Steps to Clean Data and Fix Remove Duplicates
Follow these methods to strip out invisible control characters before using the Remove Duplicates tool.
Method 1: Use the CLEAN and TRIM Functions
- Insert a new helper column
Next to your data, add a column for cleaned data. For example, if your text is in column A, use column B. - Apply the CLEAN function
In the first cell of the new column (B2), enter the formula=CLEAN(A2). This removes non-printing ASCII characters 0 through 31. - Apply the TRIM function
Nest the CLEAN function inside TRIM to also remove excess spaces. The full formula is=TRIM(CLEAN(A2)). - Copy the formula down
Drag the fill handle down to apply the formula to all rows in your dataset. - Replace original data with cleaned values
Select all the cleaned cells in the helper column. Copy them with Ctrl+C. Select the original data column, right-click, choose Paste Special, and select Values. Click OK. - Delete the helper column
Right-click the helper column header and select Delete. Now use Data > Remove Duplicates on your cleaned original data.
Method 2: Use Find and Replace for Specific Characters
This method is best for stubborn characters like non-breaking spaces that the CLEAN function misses.
- Select your data range
Highlight the cells or columns where duplicates are not being removed. - Open the Find and Replace dialog
Press Ctrl+H to open the Find and Replace window. - Enter the character code in the Find what box
For a non-breaking space, hold Alt and type 0160 on the numeric keypad. Alternatively, type the formula=CHAR(160)in a blank cell, copy the resulting invisible character, and paste it into the Find what field. - Leave the Replace with box empty
Ensure the Replace with field is completely empty to delete the character. - Replace All
Click Replace All. Excel will remove all instances of that specific invisible character from your selection.
If Remove Duplicates Still Does Not Work
Data Has Leading/Trailing Spaces or Different Cases
The TRIM function removes extra spaces but is case-insensitive. For text in different cases like “APPLE” and “apple”, Excel sees them as duplicates by default. If you need case-sensitive deduplication, you must use a formula-based approach or Power Query, as the built-in tool ignores case.
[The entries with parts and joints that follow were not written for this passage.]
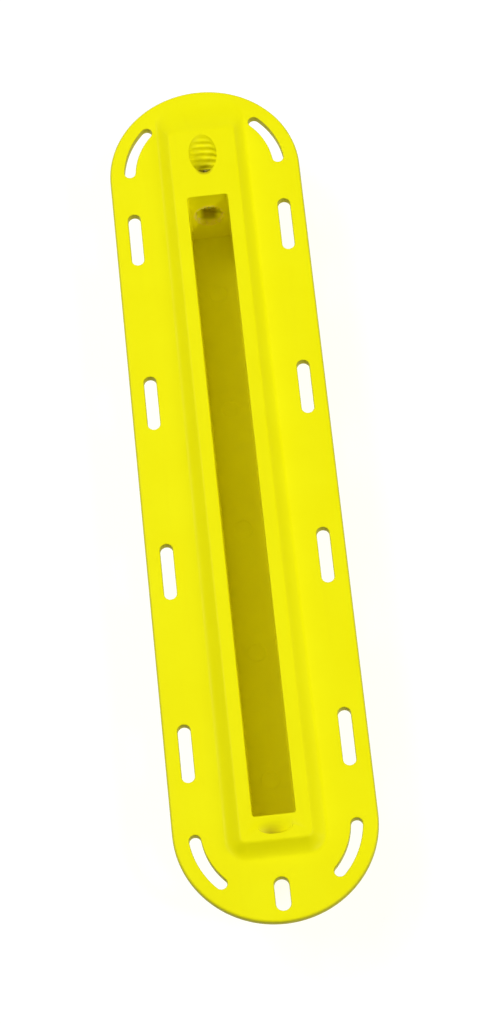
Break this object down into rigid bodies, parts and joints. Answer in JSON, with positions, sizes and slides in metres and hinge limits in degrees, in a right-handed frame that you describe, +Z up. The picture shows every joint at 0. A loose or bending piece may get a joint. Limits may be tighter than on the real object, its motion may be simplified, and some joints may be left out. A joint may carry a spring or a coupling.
{
  "type": "surfboard fin box",
  "caption": "One-piece moulded surfboard fin box: a slotted flange with a deep central slot for a fin's base, and a slanted grub screw at its nose end that clamps the fin.",
  "frame": {"origin": "middle of the flange's length and width, at the level of the keel's flat underside", "axes": "+Z up out of the slot, +Y from the tail end to the nose end where the grub screw is, X across"},
  "size_m": [0.033, 0.154, 0.0163],
  "materials": {
    "yellow_plastic": "satin injection-moulded",
    "stainless_steel": "bright machined"
  },
  "bodies": {
    "moulding": {"fin_box": "yellow_plastic"},
    "screw": {"grub_screw": "stainless_steel"}
  },
  "joints": [
    {"name": "screw_drive", "type": "slide", "parent": "moulding", "child": "screw", "axis": [0, -0.7771, -0.6293], "range_m": [-0.00106, 0.00423]}
  ]
}
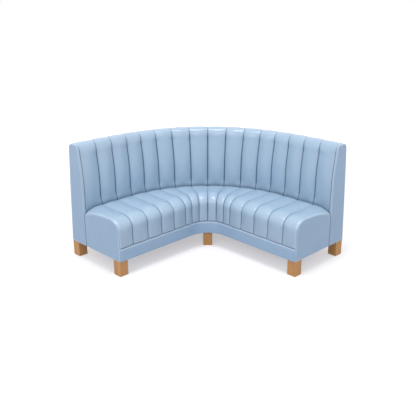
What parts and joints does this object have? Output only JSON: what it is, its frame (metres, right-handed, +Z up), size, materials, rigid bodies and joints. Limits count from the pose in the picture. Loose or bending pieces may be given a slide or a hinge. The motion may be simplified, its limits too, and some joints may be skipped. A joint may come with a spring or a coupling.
{
  "type": "upholstered banquette bench",
  "caption": "Free-standing curved corner banquette bench with a fluted vinyl seat and a full-height fluted back on oak block feet.",
  "frame": {"origin": "on the floor, at the middle of the footprint's bounding box", "axes": "+Z up, +Y towards the back, +X to the right of a person who faces the bench; the bench is mirrored about X = 0"},
  "size_m": [2.284, 1.1336, 0.965],
  "materials": {
    "fluted_vinyl": "light blue vinyl, fine grain, semi-gloss",
    "plain_vinyl": "light blue vinyl, fine grain, semi-gloss",
    "oak": "clear satin lacquer",
    "plywood": "raw birch plywood",
    "softwood": "planed softwood",
    "foam": "open-cell foam",
    "dust_cloth": "black non-woven cloth",
    "steel": "zinc plated",
    "glide_plastic": "dark nylon"
  },
  "bodies": {
    "root": {"seat_pad": "fluted_vinyl", "seat_foam": "foam", "seat_deck": "plywood", "seat_end_cover_left": "plain_vinyl", "seat_end_cover_right": "plain_vinyl", "seat_end_board_left": "plywood", "seat_end_board_right": "plywood", "plinth_cover": "plain_vinyl", "plinth_rail_left": "softwood", "plinth_rail_centre": "softwood", "plinth_rail_right": "softwood", "front_board_left": "plywood", "front_board_centre": "plywood", "front_board_right": "plywood", "rear_board_left": "plywood", "rear_board_centre": "plywood", "rear_board_right": "plywood", "seat_rib_left_outer": "plywood", "seat_rib_left_inner": "plywood", "seat_rib_left_middle": "plywood", "seat_rib_right_middle": "plywood", "seat_rib_right_inner": "plywood", "seat_rib_right_outer": "plywood", "foot_block_left": "softwood", "foot_block_centre": "softwood", "foot_block_right": "softwood", "seat_dust_cover": "dust_cloth", "back_pad": "fluted_vinyl", "back_foam": "foam", "back_front_skin": "plywood", "back_rear_skin": "plywood", "outside_back_cover": "plain_vinyl", "back_end_cover_left": "plain_vinyl", "back_end_cover_right": "plain_vinyl", "back_end_board_left": "plywood", "back_end_board_right": "plywood", "back_top_rail": "softwood", "back_middle_rail": "softwood", "back_base_rail": "softwood", "back_lower_panel": "plywood", "back_rib_left_outer": "plywood", "back_rib_left_inner": "plywood", "back_rib_left_middle": "plywood", "back_rib_right_middle": "plywood", "back_rib_right_inner": "plywood", "back_rib_right_outer": "plywood", "foot_front_left": "oak", "foot_front_centre": "oak", "foot_front_right": "oak", "foot_rear_left": "oak", "foot_rear_centre": "oak", "foot_rear_right": "oak", "foot_glides": "glide_plastic", "foot_bolts": "steel", "foot_tee_nuts": "steel", "joining_bolts": "steel", "joining_washers": "steel", "joining_nuts": "steel"}
  },
  "joints": []
}
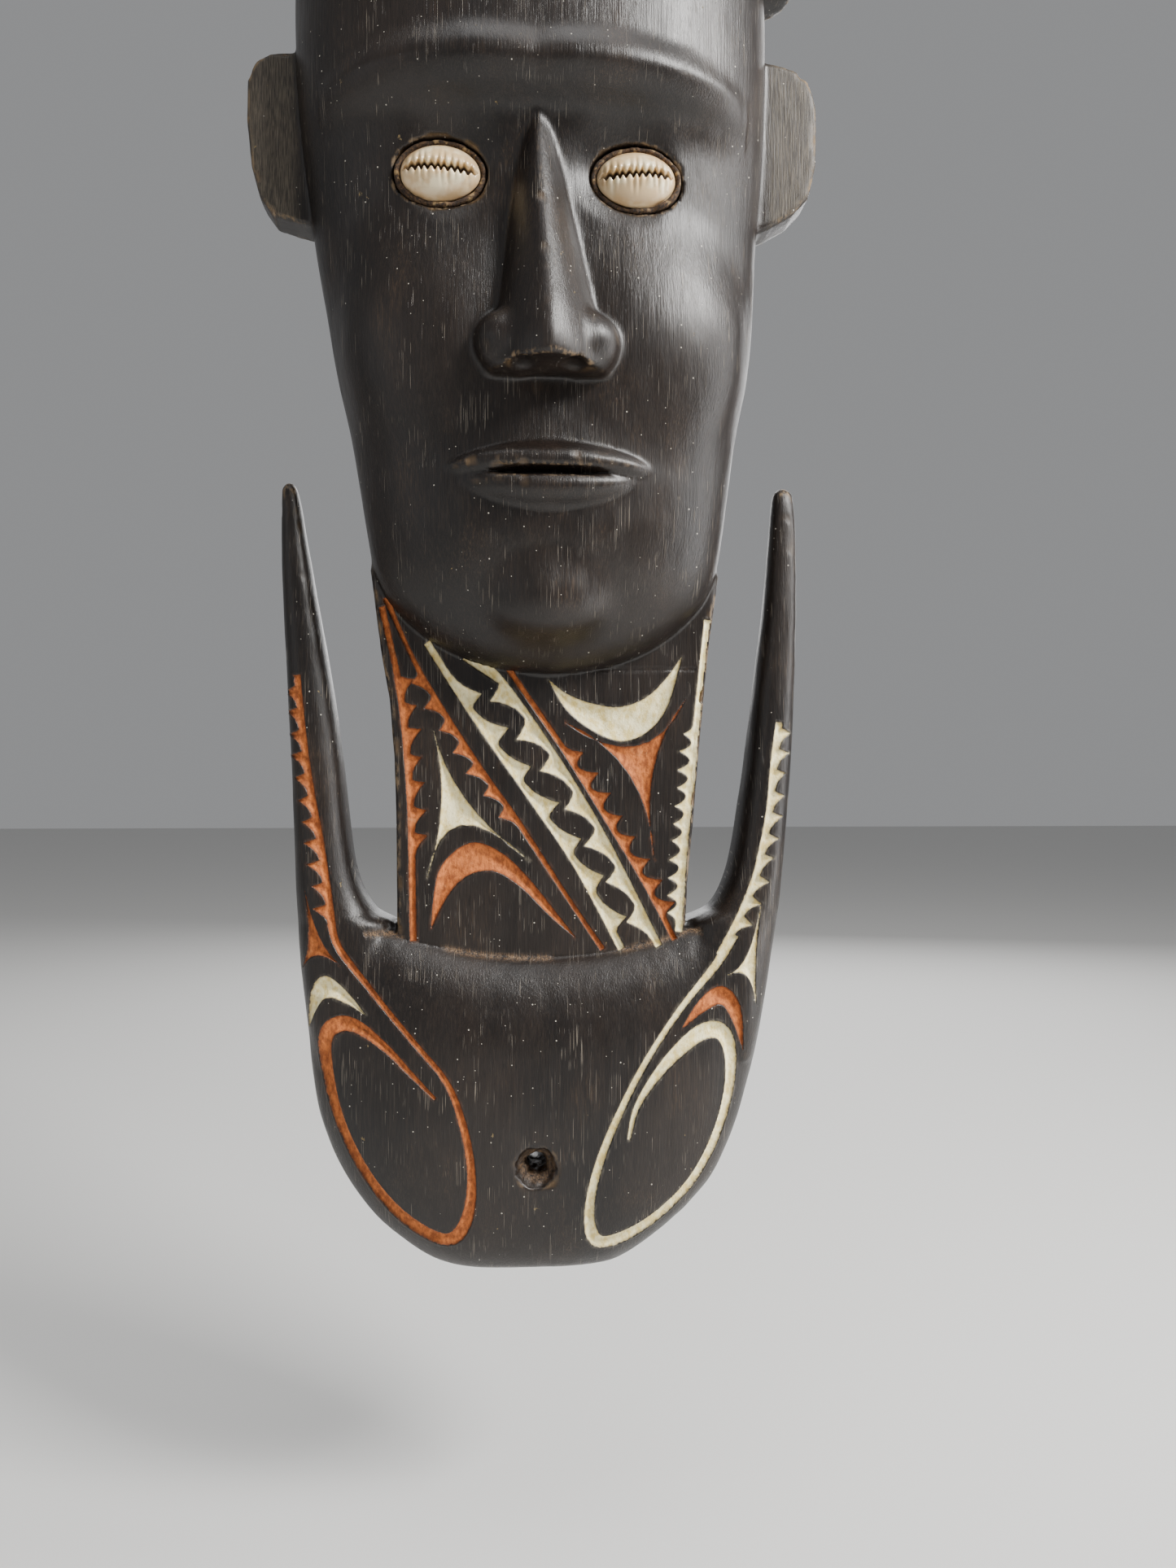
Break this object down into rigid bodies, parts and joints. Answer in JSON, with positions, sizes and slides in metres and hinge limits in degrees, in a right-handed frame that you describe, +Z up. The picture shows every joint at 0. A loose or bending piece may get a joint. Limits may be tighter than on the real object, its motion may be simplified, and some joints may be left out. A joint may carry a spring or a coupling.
{
  "type": "carved wooden suspension hook with mask-like head",
  "caption": "Carved dark wood hanging hook: mask-like head with slab ears and cowrie-shell eyes, a neck panel with painted grooves, and an anchor-shaped hook with long upright prongs below.",
  "frame": {"origin": "centre of the hanging hole, on the flat back plane", "axes": "+Z up along the carving, -Y out of the front (face side), +X to the viewer's right"},
  "size_m": [0.1675, 0.0667, 0.4736],
  "materials": {
    "stained_wood": "dark stained, satin, grooves rubbed with lime and ochre",
    "shell": "gloss",
    "putty": "matte"
  },
  "bodies": {
    "root": {"carved_body": "stained_wood", "left_cowrie": "shell", "right_cowrie": "shell", "left_eye_bedding": "putty", "right_eye_bedding": "putty"}
  },
  "joints": []
}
Cells Contain Formulas or External Links
If your cells contain formulas, Remove Duplicates compares the formula text, not the resulting value. Convert formulas to values first. Select the range, copy it with Ctrl+C, then use Paste Special > Values. Also, check for cells that look like text but are actually numbers stored as text, which can be cleaned with the VALUE function.
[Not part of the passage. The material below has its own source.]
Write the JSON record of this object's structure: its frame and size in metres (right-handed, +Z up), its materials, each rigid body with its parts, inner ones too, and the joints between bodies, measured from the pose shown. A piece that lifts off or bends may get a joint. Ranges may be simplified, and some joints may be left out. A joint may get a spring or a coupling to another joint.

Advanced Cleaning with Power Query
For complex, recurring data cleaning, use Power Query. Select your data and go to Data > From Table/Range. In the Power Query Editor, use the Transform tab. Choose Format > Trim and Format > Clean. You can then use the Remove Duplicates button within the editor and load the cleaned table back to Excel.
Manual Cleaning vs. Function vs. Power Query: Key Differences
| Item | Find and Replace (Manual) | CLEAN/TRIM Functions | Power Query |
|---|---|---|---|
| Best for | Targeting one known character like CHAR(160) | Quick, one-time cleanup of common control chars | Repetitive cleaning of large or updated datasets |
| Automation | Manual process, not repeatable | Requires formula copy-paste steps | Fully automated refresh with one click |
| Learning curve | Low, uses familiar dialog | Low, basic Excel formulas | Moderate, new interface to learn |
| Handles case sensitivity | No | No | Yes, with additional steps |
You can now reliably use the Remove Duplicates feature by first cleaning your data of invisible characters. Start with the CLEAN and TRIM functions in a helper column for a standard fix. For persistent non-breaking spaces, use the Find and Replace method with CHAR(160). Remember to use the LEN function to verify your text length before and after cleaning. For ongoing data projects, invest time in learning Power Query to automate the entire cleaning and deduplication process.